The Swiss bank announced a new share repurchase programme on Tuesday, having suspended its previous plan a year ago following its rescue of former rival Credit Suisse.
UBS shares hit a 16-year high last week and have risen more than 60 per cent since it agreed to take over Credit Suisse last March, but the bank is under pressure from investors to improve its valuation versus US peers. The shares were up 1 per cent on Tuesday morning.
The two-year repurchase plan is significantly smaller than the previous two programmes — $4.5bn in 2021 and $6bn in 2022 — but UBS said it hoped to exceed its pre-acquisition level of buybacks by 2026.
The lender intends to repurchase $1bn of shares in 2024, but that would only begin after it completes the merger of the Credit Suisse and UBS parent companies, which is expected to take place in the second quarter.
Late last year, activist investor Cevian Capital bought €1.2bn of UBS shares, making it one of the bank’s biggest shareholders. Cevian is betting UBS doubles its valuation in the next three to five years.
European banks have boosted their shareholder returns over the past 18 months after rising interest rates buoyed profits. The region’s lenders have been under pressure to lift returns from investors, who have been spooked by dividend bans and windfall taxes in recent years.
The biggest listed European banks have pledged €74bn in dividends and €47bn in share repurchases on the back of their 2023 results, a 54 per cent increase on the previous year and far higher than every year since at least 2007, according to figures compiled by UBS analysts.
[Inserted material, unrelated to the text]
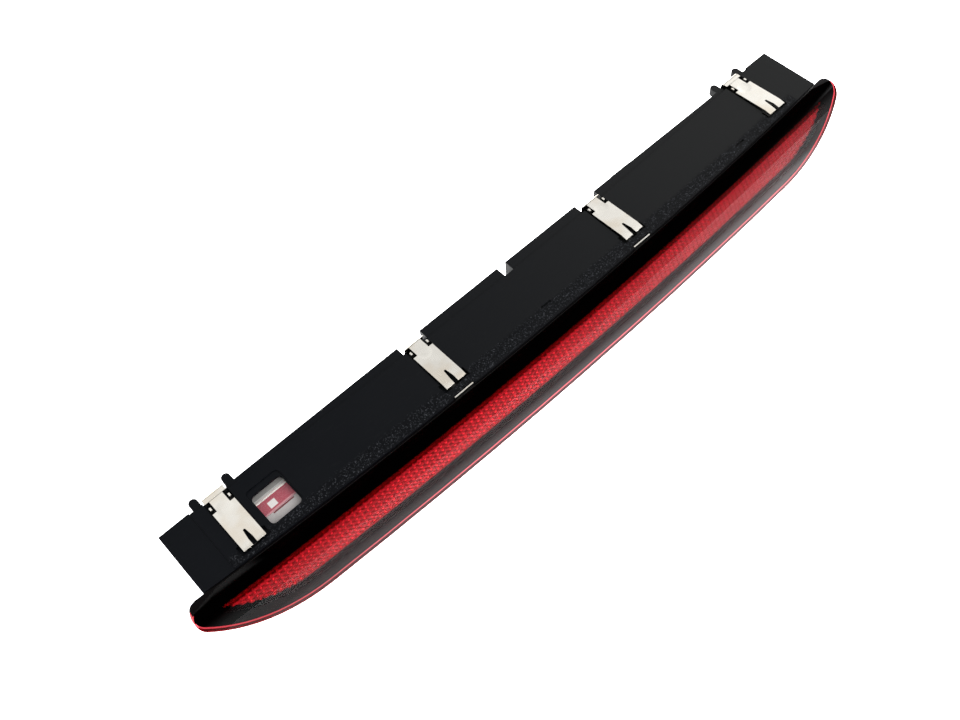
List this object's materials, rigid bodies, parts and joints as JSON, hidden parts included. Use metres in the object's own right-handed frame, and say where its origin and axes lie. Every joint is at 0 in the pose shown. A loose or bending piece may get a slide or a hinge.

Buybacks have been the biggest source of growth over the past three years, with just a few billion euros of repurchases a year across the 50 biggest banks in the period running up to 2020.
The capital returns have helped send the shares of European banks to a six-year high. The Stoxx Europe 600 Banks index is up 34 per cent over the past year.
Despite a prolonged drought in deals and a fall in loan demand, 2023 was one of the most profitable years for European banks because of rising interest rates.